| Given records |
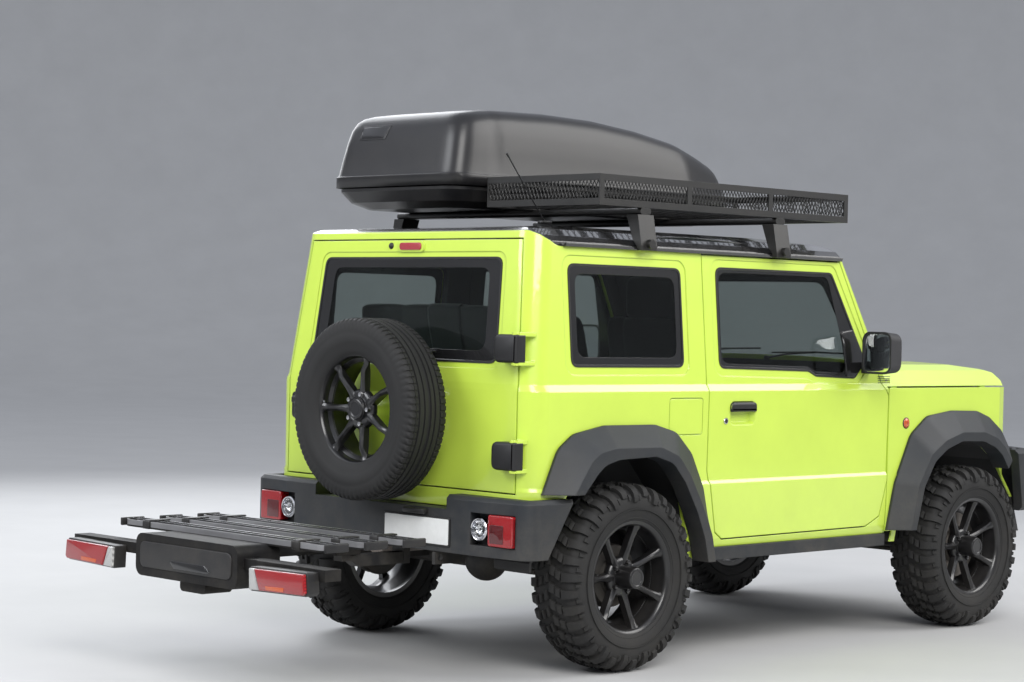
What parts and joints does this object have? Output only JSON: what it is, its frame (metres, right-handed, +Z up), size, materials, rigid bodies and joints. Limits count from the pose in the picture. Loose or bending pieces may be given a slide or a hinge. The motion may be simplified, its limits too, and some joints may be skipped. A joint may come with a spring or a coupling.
{
  "type": "lifted off-road 4x4 with roof basket, roof box and towball carrier",
  "caption": "Three-door off-road car on mud tyres, with opening doors, bonnet and tailgate, steering wheels, a roof basket, a roof box and a towball carrier platform.",
  "frame": {"origin": "on the ground under the middle of the car's length, on its centre plane", "axes": "+X forward, +Y to the car's left, +Z up"},
  "size_m": [4.4, 1.826, 2.18],
  "materials": {
    "body_paint": "gloss",
    "roof_black": "gloss",
    "glass": "gloss",
    "dark_plastic": "matte",
    "black_gloss_plastic": "gloss",
    "tyre": "matte",
    "rim_black": "satin",
    "red_lens": "gloss",
    "clear_lens": "gloss",
    "chassis_black": "satin",
    "spring_steel": "satin",
    "cast_iron": "matte",
    "exhaust_steel": "satin",
    "tank_plastic": "matte",
    "trim_plastic": "matte",
    "seat_fabric": "matte",
    "rack_black": "satin",
    "box_shell": "satin",
    "carrier_metal": "satin"
  },
  "bodies": {
    "root": {"body_shell": "body_paint", "roof_panel": "roof_black", "quarter_windows": "glass", "windscreen": "glass", "front_fenders": "body_paint", "grille": "black_gloss_plastic", "headlamps": "clear_lens", "front_bumper": "dark_plastic", "rear_bumper": "dark_plastic", "tail_lamps": "red_lens", "arch_flares": "dark_plastic", "sill_covers": "dark_plastic", "frame_rails": "chassis_black", "rear_axle": "chassis_black", "front_axle": "chassis_black", "coil_springs": "spring_steel", "dampers": "spring_steel", "suspension_links": "chassis_black", "engine": "cast_iron", "propshafts": "chassis_black", "fuel_tank": "tank_plastic", "exhaust": "exhaust_steel", "dashboard": "trim_plastic", "front_seats": "seat_fabric", "rear_seat": "seat_fabric", "roof_bars": "rack_black", "roof_basket": "rack_black", "basket_mesh": "rack_black", "roof_box_base": "box_shell", "carrier": "carrier_metal", "carrier_lamps": "red_lens"},
    "bonnet": {"bonnet": "body_paint"},
    "tailgate": {"tailgate": "body_paint", "tailgate_window": "glass", "spare_tyre": "tyre", "spare_rim": "rim_black"},
    "roof_box_lid": {"roof_box_lid": "box_shell"},
    "steering_wheel": {"steering_wheel": "trim_plastic"},
    "tie_rod": {"tie_rod": "chassis_black"},
    "door_left": {"door_left": "body_paint", "door_window_left": "glass", "mirror_left": "trim_plastic"},
    "knuckle_left": {"knuckle_left": "cast_iron"},
    "wheel_front_left": {"tyre_front_left": "tyre", "rim_front_left": "rim_black"},
    "wheel_rear_left": {"tyre_rear_left": "tyre", "rim_rear_left": "rim_black"},
    "door_right": {"door_right": "body_paint", "door_window_right": "glass", "mirror_right": "trim_plastic"},
    "knuckle_right": {"knuckle_right": "cast_iron"},
    "wheel_front_right": {"tyre_front_right": "tyre", "rim_front_right": "rim_black"},
    "wheel_rear_right": {"tyre_rear_right": "tyre", "rim_rear_right": "rim_black"}
  },
  "joints": [
    {"name": "spin_rear_left", "type": "hinge", "parent": "root", "child": "wheel_rear_left", "pos_m": [-0.67, 0.695, 0.358], "axis": [0, 1, 0], "continuous": true},
    {"name": "steer_left", "type": "hinge", "parent": "root", "child": "knuckle_left", "pos_m": [1.58, 0.6, 0.358], "axis": [0, 0, 1], "range_deg": [-32, 32]},
    {"name": "spin_front_left", "type": "hinge", "parent": "knuckle_left", "child": "wheel_front_left", "pos_m": [1.58, 0.695, 0.358], "axis": [0, 1, 0], "continuous": true},
    {"name": "door_left_swing", "type": "hinge", "parent": "root", "child": "door_left", "pos_m": [1.006, 0.742, 0.8], "axis": [0, 0, -1], "range_deg": [0, 65]},
    {"name": "spin_rear_right", "type": "hinge", "parent": "root", "child": "wheel_rear_right", "pos_m": [-0.67, -0.695, 0.358], "axis": [0, 1, 0], "continuous": true},
    {"name": "steer_right", "type": "hinge", "parent": "root", "child": "knuckle_right", "pos_m": [1.58, -0.6, 0.358], "axis": [0, 0, 1], "range_deg": [-32, 32]},
    {"name": "spin_front_right", "type": "hinge", "parent": "knuckle_right", "child": "wheel_front_right", "pos_m": [1.58, -0.695, 0.358], "axis": [0, 1, 0], "continuous": true},
    {"name": "door_right_swing", "type": "hinge", "parent": "root", "child": "door_right", "pos_m": [1.006, -0.742, 0.8], "axis": [0, 0, 1], "range_deg": [0, 65]},
    {"name": "tailgate_swing", "type": "hinge", "parent": "root", "child": "tailgate", "pos_m": [-1.2, -0.68, 1], "axis": [0, 0, 1], "range_deg": [0, 90]},
    {"name": "bonnet_lift", "type": "hinge", "parent": "root", "child": "bonnet", "pos_m": [1.04, 0, 1.165], "axis": [0, -1, 0], "range_deg": [0, 55]},
    {"name": "roof_box_lid_lift", "type": "hinge", "parent": "root", "child": "roof_box_lid", "pos_m": [-0.07, -0.053, 1.847], "axis": [1, 0, 0], "range_deg": [0, 45]},
    {"name": "steering_wheel_turn", "type": "hinge", "parent": "root", "child": "steering_wheel", "pos_m": [0.65, 0.33, 1.055], "axis": [-0.9098, 0, 0.4151], "range_deg": [-485, 485]},
    {"name": "tie_rod_pivot", "type": "hinge", "parent": "knuckle_left", "child": "tie_rod", "pos_m": [1.45, 0.6, 0.325], "axis": [0, 0, 1], "range_deg": [-33, 33]}
  ],
  "couplings": [
    {"joint": "steer_right", "follows": "steer_left", "ratio": 1},
    {"joint": "tie_rod_pivot", "follows": "steer_left", "ratio": -1},
    {"joint": "steering_wheel_turn", "follows": "steer_left", "ratio": 15}
  ]
}
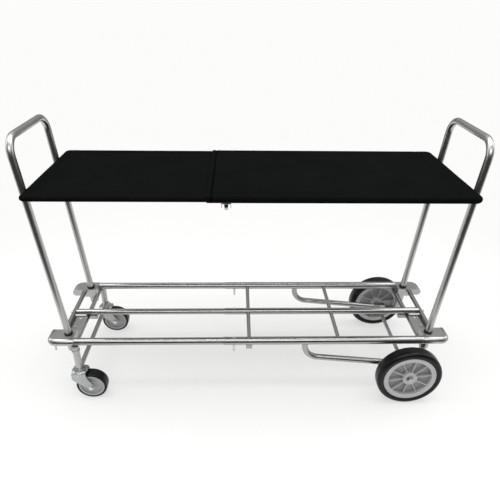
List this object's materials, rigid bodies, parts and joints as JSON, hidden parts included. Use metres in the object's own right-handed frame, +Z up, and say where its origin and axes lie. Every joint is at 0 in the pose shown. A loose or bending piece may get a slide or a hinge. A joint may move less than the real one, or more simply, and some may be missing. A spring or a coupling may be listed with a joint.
{
  "type": "hotel luggage cart",
  "caption": "Telescoping tube luggage cart with large end wheels, swivel casters, a U handle at each end and a fabric deck.",
  "frame": {"origin": "centre of the bounding box at floor level", "axes": "+X toward the big-wheel end, +Y to the cart's left side, +Z up; units metres"},
  "size_m": [1.26, 0.4634, 0.843],
  "materials": {
    "chrome": "polished chrome-plated steel tube",
    "casting": "satin die-cast metal",
    "zinc": "zinc-plated steel",
    "black_metal": "satin black paint",
    "cloth": "tightly woven black fabric, slight sheen",
    "rubber": "matte black rubber",
    "tyre": "solid black rubber tyre",
    "grey_plastic": "moulded light grey plastic",
    "black_plastic": "black plastic"
  },
  "bodies": {
    "frame_rear": {"rail_rear_right": "chrome", "rail_rear_left": "chrome", "rail_rear_mid": "chrome", "bar_middle": "chrome", "bar_rear": "chrome", "cross_rear_in": "chrome", "cross_rear_out": "chrome", "bracket_rear_right": "casting", "bracket_rear_left": "casting", "grommets_rear": "rubber", "plate_rear": "casting", "screws_rear": "zinc", "carrier_right": "chrome", "carrier_left": "chrome", "axle": "zinc", "axle_blocks": "casting", "axle_nuts": "zinc", "handle_rear": "chrome", "deck_frame_rear": "black_metal", "deck_cloth_rear": "cloth", "deck_hooks_rear": "casting", "deck_clamp_right": "zinc", "deck_clamp_left": "zinc", "rail_rivets": "zinc"},
    "frame_front": {"rail_front_right": "chrome", "rail_front_left": "chrome", "rail_front_mid": "chrome", "cross_front_in": "chrome", "cross_front_out": "chrome", "bracket_front_right": "casting", "bracket_front_left": "casting", "grommets_front": "rubber", "plate_front": "casting", "screws_front": "zinc", "stem_right": "zinc", "stem_left": "zinc", "brace_front": "chrome", "handle_front": "chrome", "deck_frame_front": "black_metal", "deck_cloth_front": "cloth", "deck_hooks_front": "casting"},
    "wheel_right": {"hub_right": "grey_plastic", "tyre_right": "tyre"},
    "wheel_left": {"hub_left": "grey_plastic", "tyre_left": "tyre"},
    "rail_lock_right": {"lock_right": "zinc"},
    "rail_lock_left": {"lock_left": "zinc"},
    "deck_screw_right": {"clamp_screw_right": "black_plastic"},
    "deck_screw_left": {"clamp_screw_left": "black_plastic"},
    "caster_fork_right": {"fork_right": "zinc", "caster_axle_right": "zinc"},
    "caster_fork_left": {"fork_left": "zinc", "caster_axle_left": "zinc"},
    "caster_wheel_right": {"caster_hub_right": "grey_plastic", "caster_tyre_right": "tyre"},
    "caster_wheel_left": {"caster_hub_left": "grey_plastic", "caster_tyre_left": "tyre"}
  },
  "joints": [
    {"name": "frame_slide", "type": "slide", "parent": "frame_rear", "child": "frame_front", "axis": [1, 0, 0], "range_m": [0, 0.4]},
    {"name": "wheel_spin_right", "type": "hinge", "parent": "frame_rear", "child": "wheel_right", "pos_m": [0.502, -0.2032, 0.103], "axis": [0, 1, 0], "continuous": true},
    {"name": "wheel_spin_left", "type": "hinge", "parent": "frame_rear", "child": "wheel_left", "pos_m": [0.502, 0.2032, 0.103], "axis": [0, 1, 0], "continuous": true},
    {"name": "rail_lock_turn_right", "type": "hinge", "parent": "frame_rear", "child": "rail_lock_right", "pos_m": [-0.052, -0.156, 0.183], "axis": [0, 0, 1], "range_deg": [0, 540]},
    {"name": "rail_lock_turn_left", "type": "hinge", "parent": "frame_rear", "child": "rail_lock_left", "pos_m": [-0.052, 0.156, 0.183], "axis": [0, 0, 1], "range_deg": [0, 540]},
    {"name": "deck_screw_turn_right", "type": "hinge", "parent": "frame_rear", "child": "deck_screw_right", "pos_m": [-0.07, -0.192, 0.678], "axis": [0, 0, 1], "range_deg": [0, 540]},
    {"name": "deck_screw_turn_left", "type": "hinge", "parent": "frame_rear", "child": "deck_screw_left", "pos_m": [-0.07, 0.192, 0.678], "axis": [0, 0, 1], "range_deg": [0, 540]},
    {"name": "caster_swivel_right", "type": "hinge", "parent": "frame_front", "child": "caster_fork_right", "pos_m": [-0.5405, -0.17, 0.1], "axis": [0, 0, 1], "continuous": true},
    {"name": "caster_swivel_left", "type": "hinge", "parent": "frame_front", "child": "caster_fork_left", "pos_m": [-0.5405, 0.17, 0.1], "axis": [0, 0, 1], "continuous": true},
    {"name": "caster_spin_right", "type": "hinge", "parent": "caster_fork_right", "child": "caster_wheel_right", "pos_m": [-0.508, -0.17, 0.0485], "axis": [0, 1, 0], "continuous": true},
    {"name": "caster_spin_left", "type": "hinge", "parent": "caster_fork_left", "child": "caster_wheel_left", "pos_m": [-0.508, 0.17, 0.0485], "axis": [0, 1, 0], "continuous": true}
  ]
}
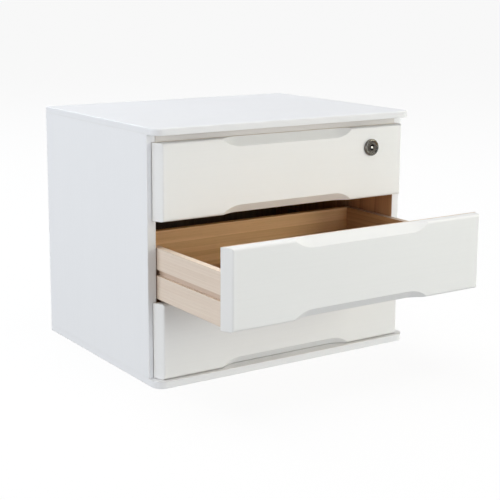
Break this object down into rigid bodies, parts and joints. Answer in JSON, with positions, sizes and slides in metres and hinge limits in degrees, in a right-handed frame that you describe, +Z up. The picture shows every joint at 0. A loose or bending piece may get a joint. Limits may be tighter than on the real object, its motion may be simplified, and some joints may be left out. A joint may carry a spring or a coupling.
{
  "type": "desktop file drawer",
  "caption": "Small white desktop cabinet with drawers on wooden runners, finger scoops along the fronts' edges and a round key lock in the top front.",
  "frame": {"origin": "centre of the cabinet's footprint, on the surface it stands on", "axes": "+X to the right, +Y to the back, +Z up; the drawers open towards -Y"},
  "size_m": [0.388, 0.4445, 0.314],
  "materials": {
    "white_paint": "satin white paint on board",
    "front_paint": "satin white paint on board",
    "back_board": "thin board, painted",
    "drawer_wood": "bare light wood",
    "bottom_board": "bare thin plywood",
    "runner_wood": "bare hardwood, waxed",
    "dowel_wood": "bare wood",
    "screw_steel": "zinc plated",
    "lock_chrome": "polished, slightly dark",
    "lock_plug_chrome": "polished",
    "cam_steel": "zinc plated"
  },
  "bodies": {
    "cabinet": {"top_panel": "white_paint", "base_panel": "white_paint", "left_side_panel": "white_paint", "right_side_panel": "white_paint", "back_panel": "back_board", "top_rail": "white_paint", "rail_dowels": "dowel_wood", "top_dowels": "dowel_wood", "base_dowels": "dowel_wood", "runner_screws": "screw_steel", "left_top_runner": "runner_wood", "right_top_runner": "runner_wood", "left_middle_runner": "runner_wood", "right_middle_runner": "runner_wood", "left_bottom_runner": "runner_wood", "right_bottom_runner": "runner_wood"},
    "top_drawer": {"top_drawer_front": "front_paint", "top_drawer_left_side": "drawer_wood", "top_drawer_right_side": "drawer_wood", "top_drawer_back": "drawer_wood", "top_drawer_bottom": "bottom_board", "top_drawer_dowels": "dowel_wood", "top_drawer_screws": "screw_steel", "top_drawer_brads": "screw_steel", "lock_body": "lock_chrome", "lock_nut": "lock_chrome"},
    "middle_drawer": {"middle_drawer_front": "front_paint", "middle_drawer_left_side": "drawer_wood", "middle_drawer_right_side": "drawer_wood", "middle_drawer_back": "drawer_wood", "middle_drawer_bottom": "bottom_board", "middle_drawer_dowels": "dowel_wood", "middle_drawer_screws": "screw_steel", "middle_drawer_brads": "screw_steel"},
    "bottom_drawer": {"bottom_drawer_front": "front_paint", "bottom_drawer_left_side": "drawer_wood", "bottom_drawer_right_side": "drawer_wood", "bottom_drawer_back": "drawer_wood", "bottom_drawer_bottom": "bottom_board", "bottom_drawer_dowels": "dowel_wood", "bottom_drawer_screws": "screw_steel", "bottom_drawer_brads": "screw_steel"},
    "lock": {"lock_plug": "lock_plug_chrome", "lock_cam": "cam_steel", "lock_cam_screw": "screw_steel"}
  },
  "joints": [
    {"name": "top_drawer_slide", "type": "slide", "parent": "cabinet", "child": "top_drawer", "axis": [0, -1, 0], "range_m": [0, 0.2]},
    {"name": "middle_drawer_slide", "type": "slide", "parent": "cabinet", "child": "middle_drawer", "axis": [0, -1, 0], "range_m": [-0.1495, 0.0505]},
    {"name": "bottom_drawer_slide", "type": "slide", "parent": "cabinet", "child": "bottom_drawer", "axis": [0, -1, 0], "range_m": [0, 0.2]},
    {"name": "lock_turn", "type": "hinge", "parent": "top_drawer", "child": "lock", "pos_m": [0.1302, -0.145, 0.2691], "axis": [0, 1, 0], "range_deg": [0, 90]}
  ]
}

| Task prompt |
Look through the entries above; copy every line holding the string "object".

| Full solution |
What parts and joints does this object have? Output only JSON: what it is, its frame (metres, right-handed, +Z up), size, materials, rigid bodies and joints. Limits count from the pose in the picture. Loose or bending pieces may be given a slide or a hinge. The motion may be simplified, its limits too, and some joints may be skipped. A joint may come with a spring or a coupling.
List this object's materials, rigid bodies, parts and joints as JSON, hidden parts included. Use metres in the object's own right-handed frame, +Z up, and say where its origin and axes lie. Every joint is at 0 in the pose shown. A loose or bending piece may get a slide or a hinge. A joint may move less than the real one, or more simply, and some may be missing. A spring or a coupling may be listed with a joint.
Break this object down into rigid bodies, parts and joints. Answer in JSON, with positions, sizes and slides in metres and hinge limits in degrees, in a right-handed frame that you describe, +Z up. The picture shows every joint at 0. A loose or bending piece may get a joint. Limits may be tighter than on the real object, its motion may be simplified, and some joints may be left out. A joint may carry a spring or a coupling.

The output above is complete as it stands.